Because a big, flat screen allows you to more effectively engage in four-player Halo. That’s really the only reason.

Man, I hope Mom forgets to check this.

Brendan:

I need a journal entry for tonight so I don’t have a blank spot in my calendar. Give me an idea.

Maria
(phone):

Um… I don’t know? This is why I don’t have a journal.

Brendan:

But you should!

M:

If I had a journal it would be made up of random snippets of conversation. Out of context.

B:

You’d have a quote log!

M:

I think quote logs are supposed to be funny.

B:

I just got an email from Mindy. I was hoping it was from my friend Mindy, but no.

M:

No?

B:

No, this is more “Girls In Heat Playing With Horse Studs.”

M:

Maybe Mindy is trying to give you a message.

B:

I’m so putting that in my journal.

M:

No! Don’t!

B:

*click*

It’s DONE: I have successfully categorized (frequently up to five times) every single blasted entry in the history of NFD. EVERY SINGLE ONE. Besides going through one month at a time and filing them all, this also included a second sweep through the entire thing to fill an important slot I didn’t think of until I was almost done (landmarks).

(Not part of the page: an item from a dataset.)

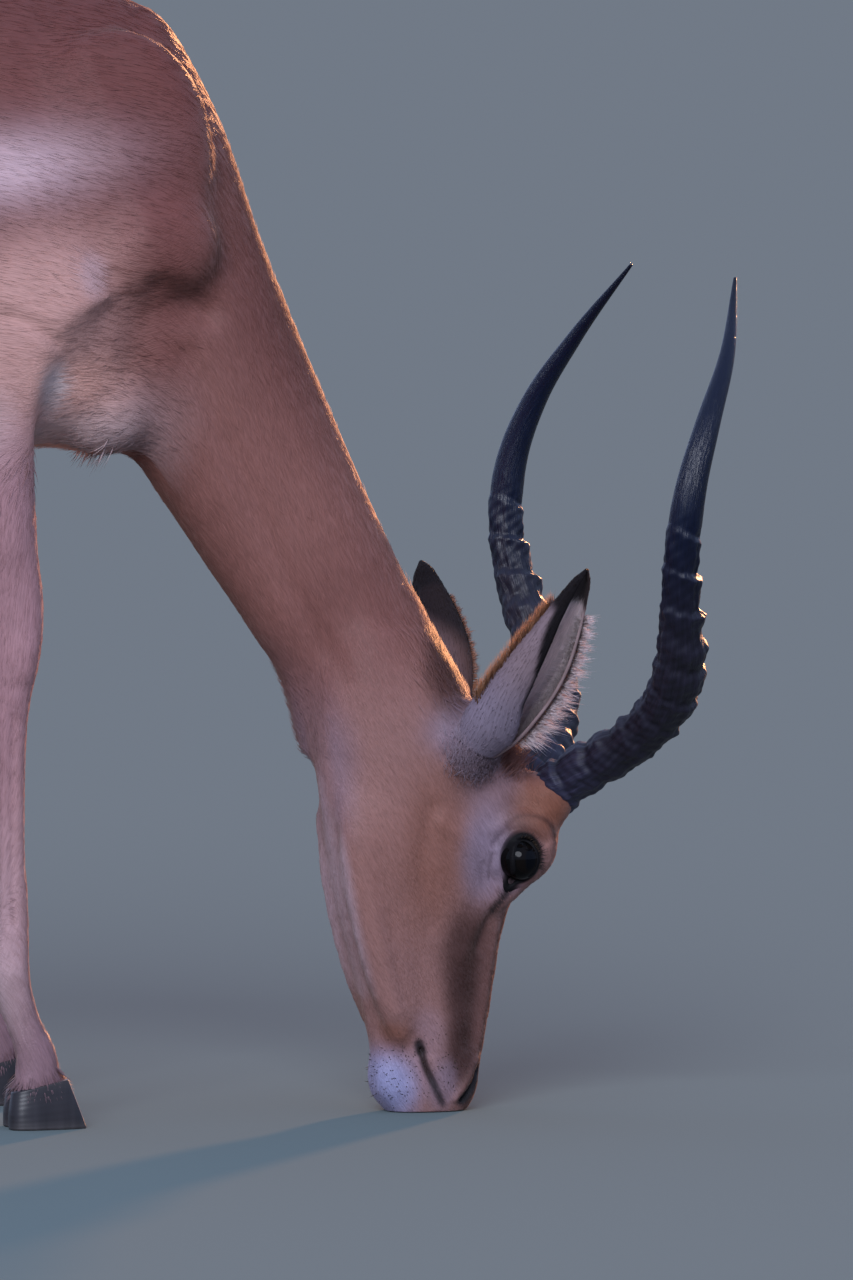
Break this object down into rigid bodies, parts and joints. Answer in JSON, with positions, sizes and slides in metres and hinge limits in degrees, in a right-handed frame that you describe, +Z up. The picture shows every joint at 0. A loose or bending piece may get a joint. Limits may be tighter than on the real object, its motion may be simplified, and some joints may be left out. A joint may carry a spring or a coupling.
{
  "type": "impala ram, grazing, life-size still model",
  "caption": "Still museum model of a grazing impala ram that stands on its hooves with its muzzle on the floor.",
  "frame": {"origin": "on the floor, under the middle of the whole animal's box", "axes": "+X towards the muzzle and horns, +Y towards the animal's left side, +Z up"},
  "size_m": [1.2628, 0.3926, 0.8534],
  "materials": {
    "coat": "short close reddish-fawn hair, sleek",
    "face_coat": "very short hair, white at chin, throat and round the eye",
    "leg_coat": "very short tan hair, paler inside",
    "tail_brush": "long soft hair, white below with a black line above",
    "ear": "short hair, black rim and tip, long pale hair in the opening",
    "horn": "dark ringed horn, smoother and glossier towards the tip",
    "hoof": "dark worn hoof horn, faintly ringed",
    "eye": "wet dark brown eye with a wide level pupil"
  },
  "bodies": {
    "root": {"ear_left": "ear", "ear_right": "ear", "eye_left": "eye", "eye_right": "eye", "head": "face_coat", "hoof_front_left_inner": "hoof", "hoof_front_left_outer": "hoof", "hoof_front_right_inner": "hoof", "hoof_front_right_outer": "hoof", "hoof_rear_left_inner": "hoof", "hoof_rear_left_outer": "hoof", "hoof_rear_right_inner": "hoof", "hoof_rear_right_outer": "hoof", "horn_left": "horn", "horn_right": "horn", "leg_front_left": "leg_coat", "leg_front_right": "leg_coat", "leg_rear_left": "leg_coat", "leg_rear_right": "leg_coat", "neck": "coat", "tail": "tail_brush", "trunk": "coat"}
  },
  "joints": []
}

With that done, I’m going to my apartment* with Maria to take measurements, then we’re both heading to Richmond so that a) Maria can see my ancestral** home before Mom sells it and b) I can help Mom empty the house of objects so that she can sell it. I’m not actually very worked up about this. I moved out emotionally and mentally at the end of my junior year of high school; that summer I lived at GSP, and the summer after I lived in Brazil, and in between I lived in Erika’s car. Mostly I’m glad Mom found a good family for it. I hope they appreciate the trees.

So yeah, I’ll be home all weekend hawking the remnants of my childhood at The Yard Sale. Expect posts to drop precipitately, but not entirely. I’m pretty sure Mom isn’t selling the phones.

* Did I ever talk about our apartment hunt? Sufficient: It was long, it was hot, nobody in Louisville thinks having two bathrooms is important and we ended up with the first place we looked at. Which is great, but not cheap.

** Not actually “ancestral.” More like “built in 1989.”